Avec la série de vidéos « Ma Parole » et ses podcasts « Bien Cachés », l’association donne de la voix aux jeunes aidants. Juliette, 14 ans, témoigne au micro : « Aujourd’hui je suis ici parce que ma grande sœur est atteinte de bipolarité et de trouble borderline. C’est très difficile au quotidien, elle change d’humeur facilement et elle est fatiguée. Je fais l’atelier journalisme car j’aimerais m’amuser et me détendre ». En 2023, les témoignages diffusés sur les réseaux sociaux ont touché plus de 1,1 million de personnes, permettant à de nombreux jeunes de se reconnaître dans ces expériences partagées. La même année, l’association a organisé les premières Rencontres de la Jeunesse Aidante, un événement mêlant témoignages, tables rondes et propositions artistiques.
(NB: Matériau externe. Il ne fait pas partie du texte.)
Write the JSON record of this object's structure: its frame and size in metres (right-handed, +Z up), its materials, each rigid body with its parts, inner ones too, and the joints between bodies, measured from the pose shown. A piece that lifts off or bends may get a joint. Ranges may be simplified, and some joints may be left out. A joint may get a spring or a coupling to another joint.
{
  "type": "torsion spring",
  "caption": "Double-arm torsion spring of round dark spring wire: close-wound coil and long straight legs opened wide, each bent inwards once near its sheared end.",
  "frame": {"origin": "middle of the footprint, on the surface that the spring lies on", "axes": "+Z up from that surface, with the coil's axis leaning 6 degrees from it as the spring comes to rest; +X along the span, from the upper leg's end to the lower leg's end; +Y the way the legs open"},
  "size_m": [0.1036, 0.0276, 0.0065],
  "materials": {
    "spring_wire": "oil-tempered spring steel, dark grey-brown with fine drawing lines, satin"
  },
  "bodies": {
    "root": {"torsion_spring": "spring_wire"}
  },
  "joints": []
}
Dans cette logique, le Tribu Brindille Festival voit le jour le 6 juillet 2024. « L’objectif est de faire la fête, de sortir de son quotidien et surtout de donner de la voix à tous les enfants, adolescents et jeunes adultes qui soutiennent un proche » précise Émy.
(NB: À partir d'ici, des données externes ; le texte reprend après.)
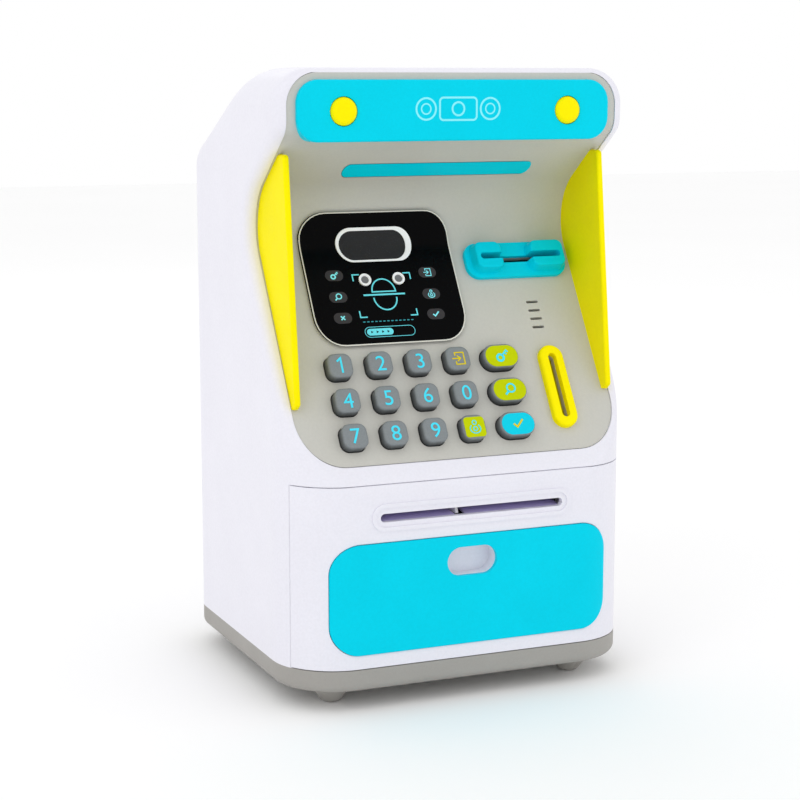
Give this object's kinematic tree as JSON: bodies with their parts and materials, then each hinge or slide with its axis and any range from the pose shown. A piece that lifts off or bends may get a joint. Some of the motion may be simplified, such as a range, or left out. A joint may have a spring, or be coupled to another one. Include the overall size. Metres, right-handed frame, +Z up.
{
  "type": "toy savings bank",
  "caption": "Toy cash-machine savings bank: sloping keypad front under a canopy, coin and note slots, hinged cash door, four feet.",
  "frame": {"origin": "on the ground under the centre of the bank's overall box; the feet stand on Z = 0", "axes": "+X to the right seen from the front, +Y to the back, +Z up; the front faces -Y"},
  "size_m": [0.16, 0.14, 0.265],
  "materials": {
    "white_shell": "satin moulded ABS",
    "grey_base": "satin moulded ABS",
    "grey_fascia": "satin moulded ABS",
    "turquoise_plastic": "gloss moulded ABS",
    "yellow_plastic": "gloss moulded ABS",
    "black_lens": "gloss acrylic lens, printed behind",
    "dark_window": "smoked acrylic",
    "white_ink": "gloss ring",
    "key_rubber": "soft grey key",
    "roller_rubber": "matt rubber on a steel shaft",
    "inner_plastic": "plain moulded ABS",
    "black_plastic": "matt black ABS",
    "circuit_board": "green solder mask",
    "plated_steel": "bright plated steel"
  },
  "bodies": {
    "case": {"shell": "white_shell", "base": "grey_base", "foot_front_left": "grey_base", "foot_front_right": "grey_base", "foot_rear_left": "grey_base", "foot_rear_right": "grey_base", "battery_box": "grey_base", "battery_cover": "grey_base", "battery_contacts": "plated_steel", "case_screws": "plated_steel", "fascia": "grey_fascia", "light_strip": "turquoise_plastic", "sign_board": "turquoise_plastic", "lamp_left": "yellow_plastic", "lamp_right": "yellow_plastic", "face_panel": "black_lens", "camera_ring": "white_ink", "camera_window": "dark_window", "sensor_left": "white_ink", "sensor_right": "white_ink", "wing_left": "yellow_plastic", "wing_right": "yellow_plastic", "key_mat": "key_rubber", "key_board": "circuit_board", "card_reader": "turquoise_plastic", "coin_bezel": "yellow_plastic", "coin_chute": "yellow_plastic", "speaker": "black_plastic", "deck": "inner_plastic", "main_board": "circuit_board", "feed_frame": "inner_plastic", "feed_motor": "black_plastic", "hinge_pin": "plated_steel", "latch_solenoid": "plated_steel", "switch_body": "black_plastic"},
    "door": {"door": "white_shell", "door_panel": "turquoise_plastic", "door_catch": "plated_steel"},
    "drive_roller": {"drive_roller": "roller_rubber"},
    "idler_roller": {"idler_roller": "roller_rubber"},
    "latch_bolt": {"latch_bolt": "plated_steel"},
    "power_switch": {"power_switch": "black_plastic"},
    "key_7": {"key_7": "key_rubber"},
    "key_8": {"key_8": "key_rubber"},
    "key_9": {"key_9": "key_rubber"},
    "key_money": {"key_money": "key_rubber"},
    "key_4": {"key_4": "key_rubber"},
    "key_5": {"key_5": "key_rubber"},
    "key_6": {"key_6": "key_rubber"},
    "key_0": {"key_0": "key_rubber"},
    "key_1": {"key_1": "key_rubber"},
    "key_2": {"key_2": "key_rubber"},
    "key_3": {"key_3": "key_rubber"},
    "key_exit": {"key_exit": "key_rubber"},
    "key_confirm": {"key_confirm": "key_rubber"},
    "key_search": {"key_search": "key_rubber"},
    "key_unlock": {"key_unlock": "key_rubber"}
  },
  "joints": [
    {"name": "door_hinge", "type": "hinge", "parent": "case", "child": "door", "pos_m": [-0.073, -0.042, 0.058], "axis": [0, 0, -1], "range_deg": [0, 90]},
    {"name": "key_7_press", "type": "slide", "parent": "case", "child": "key_7", "axis": [0, 0.8533, -0.5215], "range_m": [0, 0.0015], "stiffness_N_per_m": 600, "springref_m": -0.0008},
    {"name": "key_8_press", "type": "slide", "parent": "case", "child": "key_8", "axis": [0, 0.8533, -0.5215], "range_m": [0, 0.0015], "stiffness_N_per_m": 600, "springref_m": -0.0008},
    {"name": "key_9_press", "type": "slide", "parent": "case", "child": "key_9", "axis": [0, 0.8533, -0.5215], "range_m": [0, 0.0015], "stiffness_N_per_m": 600, "springref_m": -0.0008},
    {"name": "key_money_press", "type": "slide", "parent": "case", "child": "key_money", "axis": [0, 0.8533, -0.5215], "range_m": [0, 0.0015], "stiffness_N_per_m": 600, "springref_m": -0.0008},
    {"name": "key_4_press", "type": "slide", "parent": "case", "child": "key_4", "axis": [0, 0.8533, -0.5215], "range_m": [0, 0.0015], "stiffness_N_per_m": 600, "springref_m": -0.0008},
    {"name": "key_5_press", "type": "slide", "parent": "case", "child": "key_5", "axis": [0, 0.8533, -0.5215], "range_m": [0, 0.0015], "stiffness_N_per_m": 600, "springref_m": -0.0008},
    {"name": "key_6_press", "type": "slide", "parent": "case", "child": "key_6", "axis": [0, 0.8533, -0.5215], "range_m": [0, 0.0015], "stiffness_N_per_m": 600, "springref_m": -0.0008},
    {"name": "key_0_press", "type": "slide", "parent": "case", "child": "key_0", "axis": [0, 0.8533, -0.5215], "range_m": [0, 0.0015], "stiffness_N_per_m": 600, "springref_m": -0.0008},
    {"name": "key_1_press", "type": "slide", "parent": "case", "child": "key_1", "axis": [0, 0.8533, -0.5215], "range_m": [0, 0.0015], "stiffness_N_per_m": 600, "springref_m": -0.0008},
    {"name": "key_2_press", "type": "slide", "parent": "case", "child": "key_2", "axis": [0, 0.8533, -0.5215], "range_m": [0, 0.0015], "stiffness_N_per_m": 600, "springref_m": -0.0008},
    {"name": "key_3_press", "type": "slide", "parent": "case", "child": "key_3", "axis": [0, 0.8533, -0.5215], "range_m": [0, 0.0015], "stiffness_N_per_m": 600, "springref_m": -0.0008},
    {"name": "key_exit_press", "type": "slide", "parent": "case", "child": "key_exit", "axis": [0, 0.8533, -0.5215], "range_m": [0, 0.0015], "stiffness_N_per_m": 600, "springref_m": -0.0008},
    {"name": "key_confirm_press", "type": "slide", "parent": "case", "child": "key_confirm", "axis": [0, 0.8533, -0.5215], "range_m": [0, 0.0015], "stiffness_N_per_m": 600, "springref_m": -0.0008},
    {"name": "key_search_press", "type": "slide", "parent": "case", "child": "key_search", "axis": [0, 0.8533, -0.5215], "range_m": [0, 0.0015], "stiffness_N_per_m": 600, "springref_m": -0.0008},
    {"name": "key_unlock_press", "type": "slide", "parent": "case", "child": "key_unlock", "axis": [0, 0.8533, -0.5215], "range_m": [0, 0.0015], "stiffness_N_per_m": 600, "springref_m": -0.0008},
    {"name": "drive_roller_spin", "type": "hinge", "parent": "case", "child": "drive_roller", "pos_m": [0, -0.05, 0.07555], "axis": [1, 0, 0], "continuous": true},
    {"name": "idler_roller_spin", "type": "hinge", "parent": "case", "child": "idler_roller", "pos_m": [0, -0.05, 0.08685], "axis": [1, 0, 0], "continuous": true},
    {"name": "latch_throw", "type": "slide", "parent": "case", "child": "latch_bolt", "axis": [0, 0, -1], "range_m": [0, 0.005], "stiffness_N_per_m": 60, "springref_m": -0.002},
    {"name": "power_slide", "type": "slide", "parent": "case", "child": "power_switch", "axis": [1, 0, 0], "range_m": [0, 0.004]}
  ],
  "couplings": [
    {"joint": "idler_roller_spin", "follows": "drive_roller_spin", "ratio": -1.2}
  ]
}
Une cause à faire briller au niveau national

En trois ans, La Pause Brindille a bâti une véritable communauté de soutien pour les jeunes aidants. Avec plus de 25 000 abonnés sur les réseaux sociaux, 2 000 jeunes sensibilisés lors d’ateliers y compris dans les établissements scolaires, et un réseau de 30 partenaires, l’association s’attèle à lever les tabous et à offrir des espaces adaptés à ces jeunes en difficulté. « Beaucoup ne se sentent pas légitimes », regrette Émy.

Grâce à son engagement, l’association bénéficie aujourd’hui d’un soutien financier stable, notamment en tant que lauréate du programme La France s’engage ainsi que grâce aux subventions de partenaires financiers et opérationnels comme la Métropole de Lyon ou l’Agence Régionale de Santé Auvergne-Rhône-Alpes.

Alors que le Premier ministre Michel Barnier a annoncé que la santé mentale serait la grande cause nationale de 2025, et que son prédécesseur Gabriel Attal appelait déjà en janvier 2024 à accorder une attention prioritaire aux jeunes, les jeunes aidants restent en marge des préoccupations politiques. La Pause Brindille poursuit donc sa mission ambitieuse : offrir un soutien et de la visibilité à ces jeunes qui assument des responsabilités trop lourdes pour leur âge. « Notre rôle, c’est d’être un relais, un appui. Et surtout, de leur rappeler qu’ils ne sont pas seuls », conclut Émy.